Definition
An incorrect approach path flown by a pilot who has been misled by a visual illusion during the visual segment of a landing. The pilot adjusts the aircraft's glidepath, airspeed, or altitude in response to what the runway environment appears to be doing, rather than what it actually is, resulting in an approach that is too high, too low, too fast, too slow, or misaligned relative to the true runway geometry.
Plain English
An approach that goes wrong because the runway or terrain tricks the pilot's eyes. The pilot flies the wrong path because what they see does not match reality.
Context Anchor
Seen in discussions of landing errors caused by optical illusions, especially when comparing the correct approach path with the path a pilot might fly after trusting misleading visual cues.
Derivation
Illusion comes from a Latin idea meaning to deceive or play tricks on someone. That fits this aviation use: the runway and surrounding scene can visually trick the pilot into thinking the airplane is higher, lower, closer, or farther than it really is.
Why Pilots Care
Failure to recognize and correct the illusion can result in a low approach, hard landing, or controlled flight into terrain.
Analogy
It is like judging a hill in the distance on a hazy day: your eyes may make it look closer or farther away than it really is, so your response can be wrong even though it feels natural.
Grounding Statement
On final approach, the runway picture can look normal while still leading the pilot toward an unsafe path.
Intuition Check
Do not read this as a planned instrument approach or a special type of procedure.
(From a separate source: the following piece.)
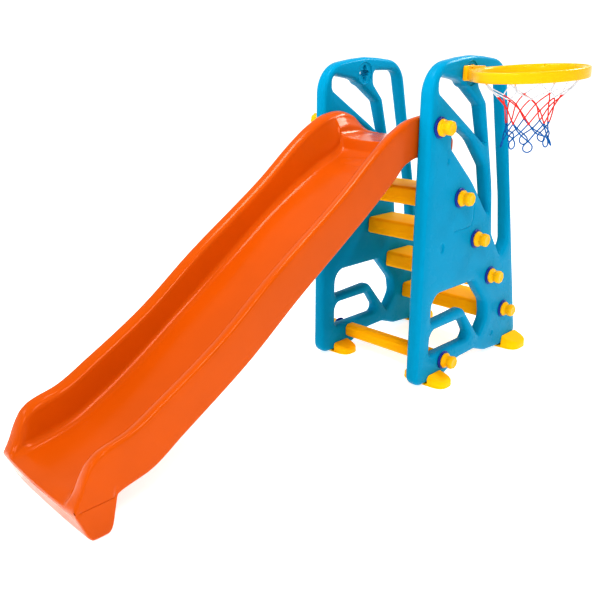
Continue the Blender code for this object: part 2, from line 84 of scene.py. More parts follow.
# Hoop and net.
HOOP_CENTRE = Vector((0.470, 0.135, 1.103))
HOOP_ROLL = radians(5.0)
HOOP_OUTER_RADIUS = 0.180
HOOP_INNER_RADIUS = 0.156
BRACKET_LENGTH = 0.118
BRACKET_HEIGHT = 0.049
BRACKET_DEPTH = 0.018
NECK_LENGTH = 0.114
HOOK_COUNT = 8
CORD_DIAMETER = 0.0042
RECESS_RADIUS = 0.042
RECESS_DEPTH = 0.004
STAR_MEAN_RADIUS = 0.022
STAR_LOBE = 0.007

# Panel outline and windows in the side view: corners as (y, z, radius).
PANEL_OUTLINE = (
    (PANEL_FRONT_Y, 0.008, 0.040), (0.096, 0.008, 0.060), (0.185, 0.047, 0.100),
    (0.310, 0.050, 0.080), (0.395, 0.020, 0.060), (0.520, 0.010, 0.080), (0.637, 0.030, 0.040),
    (0.370, 1.148, 0.105), (0.150, 1.165, 0.600), (PANEL_FRONT_Y, 1.128, 0.115),
)
WINDOWS = (
    (
        (-0.042, 1.045, 0.022), (0.170, 0.918, 0.300), (0.266, 0.858, 0.004), (0.219, 0.994, 0.025),
        (0.085, 1.080, 0.150), (-0.042, 1.096, 0.022),
    ),
    (
        (0.050, 0.862, 0.028), (0.200, 0.735, 0.250), (0.329, 0.592, 0.004), (0.282, 0.775, 0.030),
        (0.180, 0.880, 0.200), (0.050, 0.945, 0.028),
    ),
    (
        (0.191, 1.112, 0.028), (0.194, 1.064, 0.025), (0.252, 1.007, 0.030), (0.343, 0.700, 0.400),
        (0.370, 0.515, 0.040), (0.452, 0.408, 0.018), (0.492, 0.462, 0.040), (0.462, 0.640, 0.400),
        (0.342, 1.114, 0.045),
    ),
    (
        (-0.009, 0.240, 0.010), (0.205, 0.250, 0.035), (0.334, 0.102, 0.010), (0.380, 0.170, 0.045),
        (0.366, 0.235, 0.060), (0.262, 0.345, 0.020), (-0.009, 0.345, 0.060),
    ),
    (
        (-0.009, 0.110, 0.020), (0.276, 0.110, 0.020), (0.204, 0.208, 0.012),
        (-0.009, 0.208, 0.032),
    ),
)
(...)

Here, it means an approach path the pilot may accidentally fly because the outside view is misleading.
Example Sentence 1
A narrower-than-usual runway can create the illusion that the aircraft is higher than it really is, leading to a low approach due to illusion if the pilot is not cross-checking the VASI.
Example Sentence 2
Recognizing signs of an approach due to illusion, the crew initiated a go-around and flew the next circuit with instruments.